* Goal of the exercise *
Starting at the line that contains "ends = math.pi - OPENING_HALF_ANGLE" and stopping at the line that contains "bpy.context.scene.collection.objects.link(empty)", repeat every line exactly, the two end lines included, and nothing else.

* Record extracts *
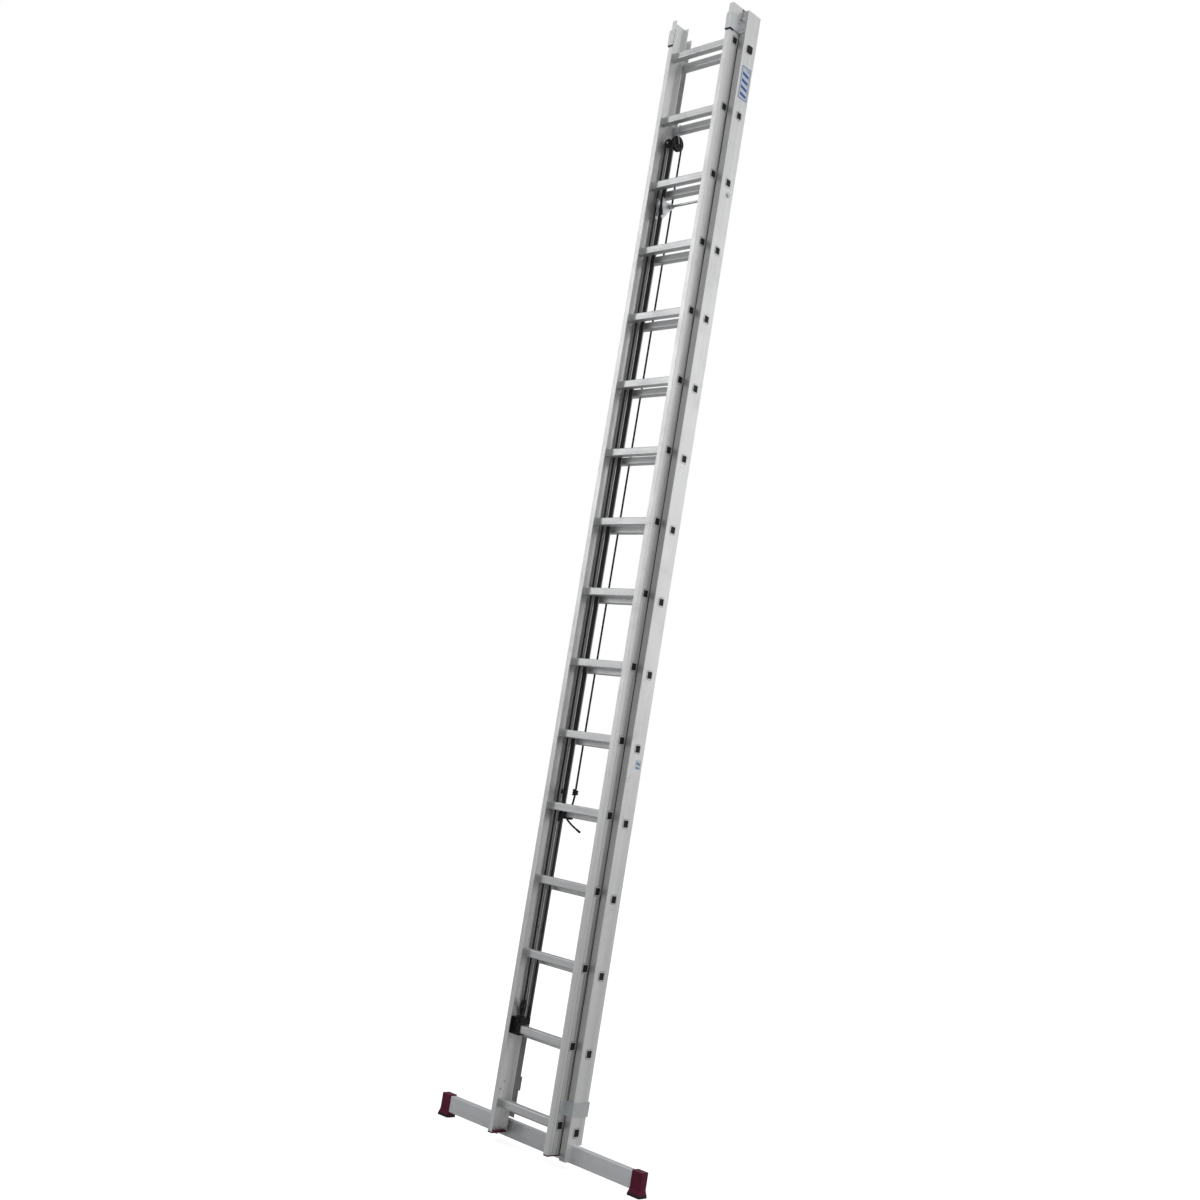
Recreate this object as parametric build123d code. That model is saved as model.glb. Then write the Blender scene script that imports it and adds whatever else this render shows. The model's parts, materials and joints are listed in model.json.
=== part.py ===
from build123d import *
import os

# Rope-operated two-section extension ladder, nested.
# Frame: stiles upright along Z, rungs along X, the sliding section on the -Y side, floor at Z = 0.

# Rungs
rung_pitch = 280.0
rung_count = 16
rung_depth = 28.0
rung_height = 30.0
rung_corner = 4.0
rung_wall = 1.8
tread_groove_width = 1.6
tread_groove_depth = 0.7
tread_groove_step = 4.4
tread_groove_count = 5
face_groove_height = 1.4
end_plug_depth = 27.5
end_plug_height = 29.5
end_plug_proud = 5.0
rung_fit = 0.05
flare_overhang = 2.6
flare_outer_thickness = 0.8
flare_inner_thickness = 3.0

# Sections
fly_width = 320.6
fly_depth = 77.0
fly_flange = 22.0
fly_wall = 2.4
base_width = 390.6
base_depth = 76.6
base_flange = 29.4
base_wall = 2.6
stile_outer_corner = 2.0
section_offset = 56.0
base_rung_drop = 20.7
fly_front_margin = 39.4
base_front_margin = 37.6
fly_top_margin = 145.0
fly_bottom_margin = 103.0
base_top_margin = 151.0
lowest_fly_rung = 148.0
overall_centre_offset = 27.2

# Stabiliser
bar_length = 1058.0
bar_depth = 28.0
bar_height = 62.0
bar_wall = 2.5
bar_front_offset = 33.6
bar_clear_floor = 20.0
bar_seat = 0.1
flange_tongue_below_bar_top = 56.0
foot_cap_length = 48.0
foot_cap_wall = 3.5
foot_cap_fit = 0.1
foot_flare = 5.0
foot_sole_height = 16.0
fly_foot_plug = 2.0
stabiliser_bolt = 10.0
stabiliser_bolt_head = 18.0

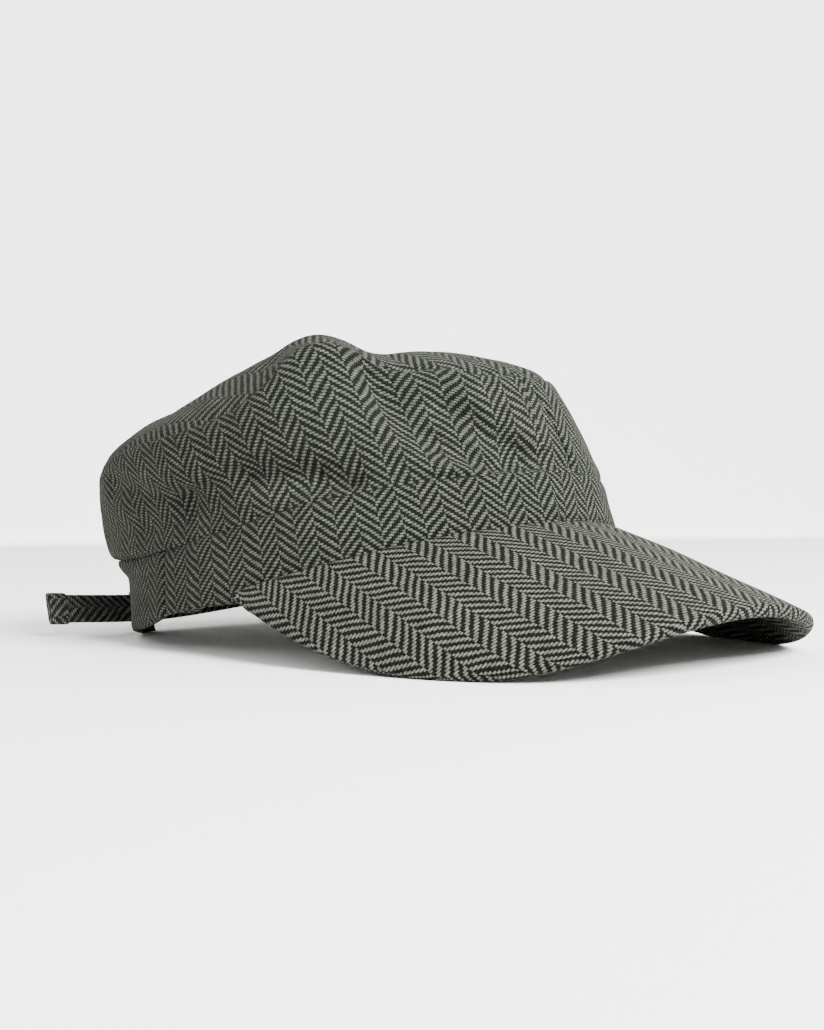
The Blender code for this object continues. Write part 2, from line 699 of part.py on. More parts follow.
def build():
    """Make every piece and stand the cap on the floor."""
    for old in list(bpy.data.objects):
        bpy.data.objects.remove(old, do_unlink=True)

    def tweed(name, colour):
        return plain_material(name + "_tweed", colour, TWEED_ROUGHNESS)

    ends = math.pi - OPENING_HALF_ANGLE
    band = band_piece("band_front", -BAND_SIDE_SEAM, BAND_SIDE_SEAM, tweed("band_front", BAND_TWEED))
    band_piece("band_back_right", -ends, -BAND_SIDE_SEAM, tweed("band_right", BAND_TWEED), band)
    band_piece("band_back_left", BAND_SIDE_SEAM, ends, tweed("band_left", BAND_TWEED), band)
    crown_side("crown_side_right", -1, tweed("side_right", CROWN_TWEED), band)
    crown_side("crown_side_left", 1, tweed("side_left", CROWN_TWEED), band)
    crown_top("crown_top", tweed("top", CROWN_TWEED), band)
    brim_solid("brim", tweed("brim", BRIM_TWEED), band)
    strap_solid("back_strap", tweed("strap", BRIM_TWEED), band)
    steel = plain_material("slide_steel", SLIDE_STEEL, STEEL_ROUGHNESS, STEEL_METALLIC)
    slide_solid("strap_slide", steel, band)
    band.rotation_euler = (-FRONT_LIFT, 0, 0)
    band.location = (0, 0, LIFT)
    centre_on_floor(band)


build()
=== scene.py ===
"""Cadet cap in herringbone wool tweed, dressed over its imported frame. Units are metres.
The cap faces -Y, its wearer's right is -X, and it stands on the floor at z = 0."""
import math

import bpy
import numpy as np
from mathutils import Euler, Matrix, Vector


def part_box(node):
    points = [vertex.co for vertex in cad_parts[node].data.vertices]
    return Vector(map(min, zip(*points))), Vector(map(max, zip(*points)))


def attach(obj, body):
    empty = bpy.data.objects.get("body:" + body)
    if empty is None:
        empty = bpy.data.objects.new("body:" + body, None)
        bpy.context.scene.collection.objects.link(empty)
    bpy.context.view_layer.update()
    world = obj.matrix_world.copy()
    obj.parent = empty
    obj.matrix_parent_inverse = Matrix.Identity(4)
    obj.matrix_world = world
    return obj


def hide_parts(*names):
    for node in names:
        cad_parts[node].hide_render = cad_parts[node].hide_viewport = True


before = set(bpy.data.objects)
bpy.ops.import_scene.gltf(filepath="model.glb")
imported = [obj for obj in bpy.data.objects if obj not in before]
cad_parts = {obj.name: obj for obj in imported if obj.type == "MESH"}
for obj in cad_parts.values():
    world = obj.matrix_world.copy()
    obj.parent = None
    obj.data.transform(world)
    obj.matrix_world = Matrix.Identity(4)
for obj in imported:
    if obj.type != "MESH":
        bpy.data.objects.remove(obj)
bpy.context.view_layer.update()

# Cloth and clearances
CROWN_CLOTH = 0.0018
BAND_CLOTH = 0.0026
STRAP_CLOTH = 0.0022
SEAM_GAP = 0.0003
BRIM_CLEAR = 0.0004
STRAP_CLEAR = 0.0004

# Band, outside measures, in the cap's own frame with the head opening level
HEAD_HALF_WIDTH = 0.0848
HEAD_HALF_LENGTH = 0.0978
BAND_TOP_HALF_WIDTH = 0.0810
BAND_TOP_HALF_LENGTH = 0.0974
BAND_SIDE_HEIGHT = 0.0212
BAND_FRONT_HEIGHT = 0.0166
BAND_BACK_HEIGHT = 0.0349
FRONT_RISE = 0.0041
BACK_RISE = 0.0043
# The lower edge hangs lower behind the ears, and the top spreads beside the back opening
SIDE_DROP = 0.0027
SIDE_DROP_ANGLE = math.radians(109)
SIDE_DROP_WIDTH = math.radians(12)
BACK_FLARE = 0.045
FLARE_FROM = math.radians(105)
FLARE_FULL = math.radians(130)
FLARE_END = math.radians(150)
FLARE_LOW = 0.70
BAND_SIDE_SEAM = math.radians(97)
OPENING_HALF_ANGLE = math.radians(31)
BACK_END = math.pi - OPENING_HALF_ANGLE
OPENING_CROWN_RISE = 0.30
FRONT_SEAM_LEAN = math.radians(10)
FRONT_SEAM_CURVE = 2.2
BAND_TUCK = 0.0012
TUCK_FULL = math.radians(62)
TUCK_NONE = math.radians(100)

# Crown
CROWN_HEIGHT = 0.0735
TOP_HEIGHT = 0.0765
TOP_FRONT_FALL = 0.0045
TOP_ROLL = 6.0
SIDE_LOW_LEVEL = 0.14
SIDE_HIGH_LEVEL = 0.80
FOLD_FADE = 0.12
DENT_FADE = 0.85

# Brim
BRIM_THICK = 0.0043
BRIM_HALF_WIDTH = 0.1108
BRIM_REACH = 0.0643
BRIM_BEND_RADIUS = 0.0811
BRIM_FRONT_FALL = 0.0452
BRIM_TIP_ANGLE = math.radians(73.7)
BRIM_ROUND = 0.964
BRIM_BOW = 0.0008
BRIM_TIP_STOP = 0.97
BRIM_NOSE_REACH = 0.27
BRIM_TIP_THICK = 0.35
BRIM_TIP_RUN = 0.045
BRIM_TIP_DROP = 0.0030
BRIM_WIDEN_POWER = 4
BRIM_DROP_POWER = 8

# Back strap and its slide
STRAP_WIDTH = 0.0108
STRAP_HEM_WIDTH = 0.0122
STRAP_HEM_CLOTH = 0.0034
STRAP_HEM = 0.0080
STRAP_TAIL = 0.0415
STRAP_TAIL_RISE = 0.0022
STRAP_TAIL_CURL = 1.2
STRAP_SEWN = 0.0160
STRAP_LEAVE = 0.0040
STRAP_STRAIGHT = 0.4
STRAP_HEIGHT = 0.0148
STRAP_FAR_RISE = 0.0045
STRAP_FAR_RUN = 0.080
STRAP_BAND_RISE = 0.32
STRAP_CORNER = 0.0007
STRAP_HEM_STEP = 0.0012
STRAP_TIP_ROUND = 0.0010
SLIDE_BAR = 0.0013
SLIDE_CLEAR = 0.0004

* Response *
    ends = math.pi - OPENING_HALF_ANGLE
    band = band_piece("band_front", -BAND_SIDE_SEAM, BAND_SIDE_SEAM, tweed("band_front", BAND_TWEED))
    band_piece("band_back_right", -ends, -BAND_SIDE_SEAM, tweed("band_right", BAND_TWEED), band)
    band_piece("band_back_left", BAND_SIDE_SEAM, ends, tweed("band_left", BAND_TWEED), band)
    crown_side("crown_side_right", -1, tweed("side_right", CROWN_TWEED), band)
    crown_side("crown_side_left", 1, tweed("side_left", CROWN_TWEED), band)
    crown_top("crown_top", tweed("top", CROWN_TWEED), band)
    brim_solid("brim", tweed("brim", BRIM_TWEED), band)
    strap_solid("back_strap", tweed("strap", BRIM_TWEED), band)
    steel = plain_material("slide_steel", SLIDE_STEEL, STEEL_ROUGHNESS, STEEL_METALLIC)
    slide_solid("strap_slide", steel, band)
    band.rotation_euler = (-FRONT_LIFT, 0, 0)
    band.location = (0, 0, LIFT)
    centre_on_floor(band)


build()
=== scene.py ===
"""Cadet cap in herringbone wool tweed, dressed over its imported frame. Units are metres.
The cap faces -Y, its wearer's right is -X, and it stands on the floor at z = 0."""
import math

import bpy
import numpy as np
from mathutils import Euler, Matrix, Vector


def part_box(node):
    points = [vertex.co for vertex in cad_parts[node].data.vertices]
    return Vector(map(min, zip(*points))), Vector(map(max, zip(*points)))


def attach(obj, body):
    empty = bpy.data.objects.get("body:" + body)
    if empty is None:
        empty = bpy.data.objects.new("body:" + body, None)
        bpy.context.scene.collection.objects.link(empty)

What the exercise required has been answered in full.